A story of how the idea of God developed and evolved, from an anthropological rather than religious perspective. The author is from Iran and was born a Muslim, converted to Christianity, then converted back to a Muslim, so he is familiar with multiple religions.
Humans have an instinct to believe in god, and have done so since prehistoric times. Paintings and hand prints were found in caves, but these were religious and ceremonial sites, not places where people lived. Religion doesn’t provide any direct advantages for us (arguments involving social cohesion and altruism don’t hold up to scrutiny), but rather as a byproduct of a survival mechanism makes us see humanlike qualities in inanimate things. We ascribe this to the supernatural and this forms the basis of religion.
Neolithic revolution is when humans first began transitioning from hunter-gather to agrarian lifestyle. Author argues that religion preceded this transition: the Golbekli Tepe was constructed before agriculture by hunter-gather peoples, and this settlement in the same place for a long time enabled agriculture to be possible.
We have a tendency to humanize our gods, but only to a partial extent since if they have too many humanlike flaws, then they cease to become gods. Most religions were polytheistic, two attempts at monotheism in Egypt and Iran didn’t really take off. The difficulty was it was hard to ascribe contradictory qualities to a single god; this is solved by making the god more abstract. Judaism was the first monotheistic religion. Israelites started off as a subgroup of the Canaanites, but didn’t become monotheistic until their defeat by the Babylonians.

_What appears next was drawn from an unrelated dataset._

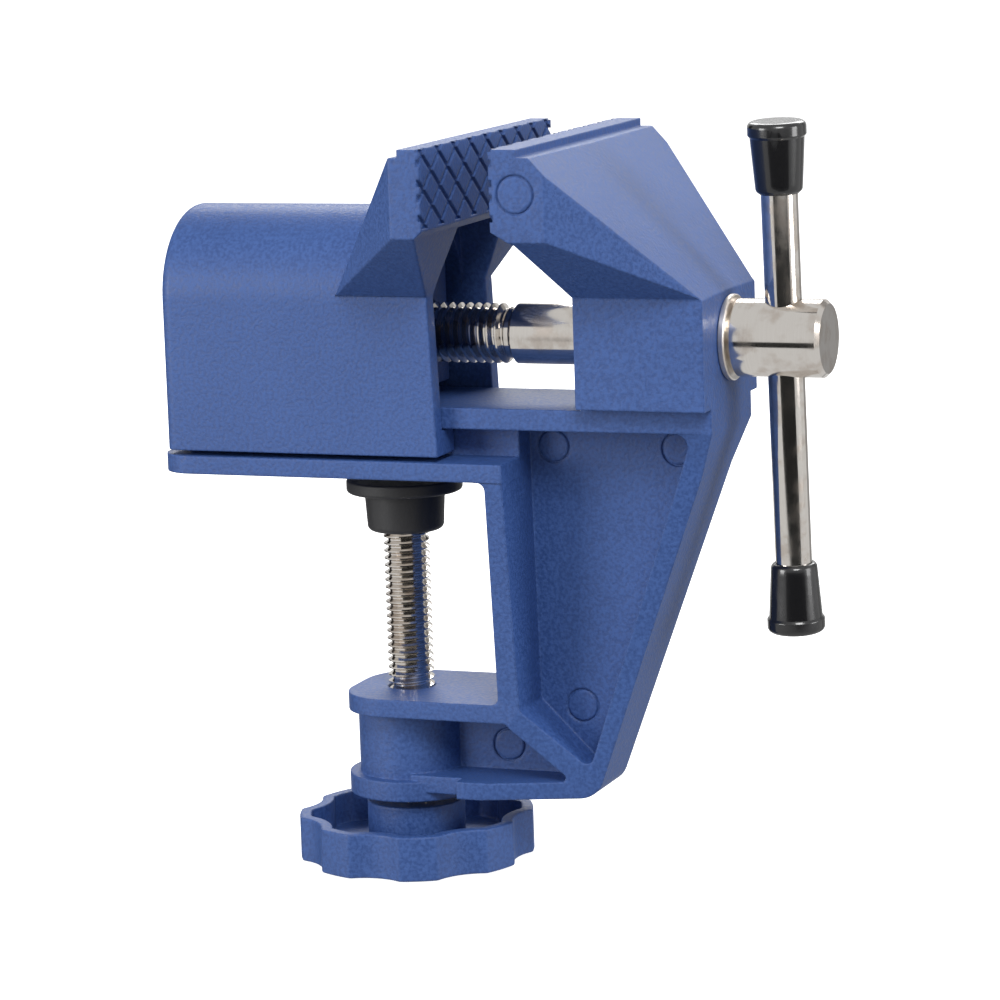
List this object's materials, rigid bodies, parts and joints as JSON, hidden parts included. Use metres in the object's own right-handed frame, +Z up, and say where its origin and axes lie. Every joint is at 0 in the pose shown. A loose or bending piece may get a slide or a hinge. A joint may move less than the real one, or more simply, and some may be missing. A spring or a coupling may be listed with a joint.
{
  "type": "table clamp bench vise",
  "caption": "Small table-clamp bench vise: a hollow sliding jaw runs on a T-rail, drawn by a lead screw with a sliding handle bar; a screw clamp below holds it to a table edge.",
  "frame": {"origin": "where the clamp screw's axis meets the underside of the table plate, on the plane of symmetry", "axes": "+X along the lead screw towards its handle, +Y to the far side as seen with the handle on the right, +Z up"},
  "size_m": [0.1134, 0.06, 0.125],
  "materials": {
    "blue_paint": "semi-gloss",
    "zinc_steel": "bright zinc plated",
    "nickel_steel": "bright",
    "black_gloss": "gloss",
    "black_matte": "matte"
  },
  "bodies": {
    "frame": {"frame": "blue_paint", "thrust_washer": "zinc_steel", "back_washer": "zinc_steel"},
    "jaw": {"sliding_jaw": "blue_paint", "jaw_nut": "zinc_steel"},
    "lead_screw": {"lead_screw": "nickel_steel", "retaining_ring": "zinc_steel"},
    "handle": {"handle_bar": "nickel_steel", "upper_cap": "black_gloss", "lower_cap": "black_gloss"},
    "pad": {"clamp_pad": "black_matte"},
    "clamp_screw": {"clamp_screw": "nickel_steel", "clamp_knob": "blue_paint", "knob_washer": "zinc_steel", "knob_screw": "zinc_steel"}
  },
  "joints": [
    {"name": "lead_screw_turn", "type": "hinge", "parent": "frame", "child": "lead_screw", "pos_m": [0, 0, 0.0226], "axis": [1, 0, 0], "range_deg": [-2780, 4360]},
    {"name": "jaw_slide", "type": "slide", "parent": "frame", "child": "jaw", "axis": [1, 0, 0], "range_m": [-0.0182, 0.0116]},
    {"name": "handle_slide", "type": "slide", "parent": "lead_screw", "child": "handle", "axis": [0, -0.0628, 0.998], "range_m": [-0.0172, 0.0308]},
    {"name": "clamp_screw_turn", "type": "hinge", "parent": "pad", "child": "clamp_screw", "pos_m": [0, 0, -0.05], "axis": [0, 0, 1], "range_deg": [-7200, 430]},
    {"name": "clamp_travel", "type": "slide", "parent": "frame", "child": "pad", "axis": [0, 0, 1], "range_m": [-0.0251, 0.0015]}
  ],
  "couplings": [
    {"joint": "jaw_slide", "follows": "lead_screw_turn", "m_per_rad": -0.00023873},
    {"joint": "clamp_travel", "follows": "clamp_screw_turn", "m_per_rad": 0.00019894}
  ]
}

Christianity began as a Jewish sect that believed in Jesus Christ as a god. However, it was unclear for a while what was the relationship between Jesus and the old god Yahweh, and some early Christians believed they were two separate gods that were enemies of each other. The issue was settled in Emperor Constantine’s time and the Holy Trinity interpretation was formed. Islam arose in the 7th century by a prophet Muhammed that claimed to have received revelations from the god Allah. This religion had a lot in common with Judaism, but crucially Allah is an abstract god that has no human form.
Overall, a good book that examines the early history of religions through historical lens. There are some parts of the argument that are sketchy though. There’s a lot of debate about the causes of the Neolithic revolution, but the author calmly presents the religion-first hypothesis as though it were fact. Also, the explanation of how Judaism became monotheistic makes little sense: he claims the Jews doubled down on the belief that their god Yahweh was the only god, in order to avoid accepting that the Babylonian god Marduk was more powerful than Yahweh. I don’t like authors that present their own tentative hypotheses as fact, but this seems quite common when it comes to religion.